2. Investigate the dataset for missing or problematic data.

In [174]:
# Looking at the data, we see that the 'car' has several empty / NaN values.
print("number of null car entries:", len(data[data['car'].isnull()]))

# It would be ideal to have consistency between CarryAway, RestaurantLessThan20, Restaurant20To50 as these are values we may compare. 
print("number of null CarryAway entries:", len(data[data['CarryAway'].isnull()]))
print("number of null RestaurantLessThan20 entries:", len(data[data['RestaurantLessThan20'].isnull()]))
print("number of null Restaurant20To50 entries:", len(data[data['Restaurant20To50'].isnull()]))

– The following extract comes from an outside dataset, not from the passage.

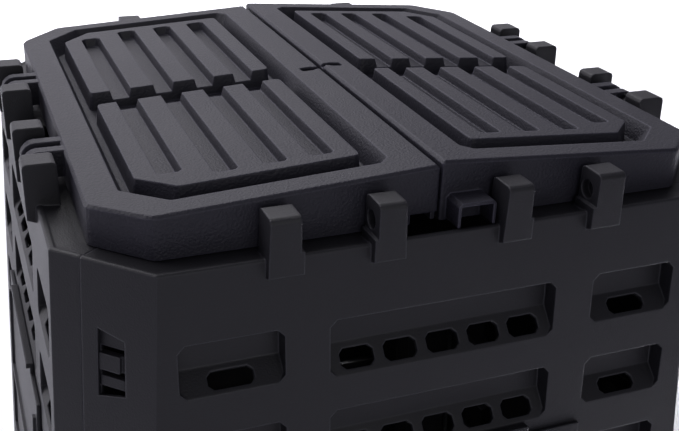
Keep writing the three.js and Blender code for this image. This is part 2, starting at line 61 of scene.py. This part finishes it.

# It looks like these are consistent, we have NaNs but that is fine as they represent unknown response to this question (not equiv. to "never")

# Other notes: 
# - could strip away the "<20" in the coupon type "Restaurant(<20)" but not crucial 
# - performing calculations with columns using ranges (e.g. "1-3") could be difficult, but since exact values are not known this is still a better option


number of null car entries: 12576
number of null CarryAway entries: 151
number of null RestaurantLessThan20 entries: 130
number of null Restaurant20To50 entries: 189


3. Decide what to do about your missing data -- drop, replace, other...

In [175]:
# We will crop the cars column, since it does not seem particularly relevant to the analysis 
# This assumes a weak correlation between car type and the decision to use the coupon
data = data.drop(columns=['car'])

4. What proportion of the total observations chose to accept the coupon? 



In [176]:
total = data["Y"].dropna().count()
accepted = len(data[data["Y"] == 1])
percentage_accepted = (accepted / total) * 100

print("total: ", total)
print("accepted: ", accepted)
print("percentage accepted: ", percentage_accepted)

total:  12684
accepted:  7210
percentage accepted:  56.84326710816777


5. Use a bar plot to visualize the `coupon` column.

In [177]:
px.bar(data["coupon"])

6. Use a histogram to visualize the temperature column.

In [178]:
px.histogram(data["temperature"])

**Investigating the Bar Coupons**

Now, we will lead you through an exploration of just the bar related coupons.  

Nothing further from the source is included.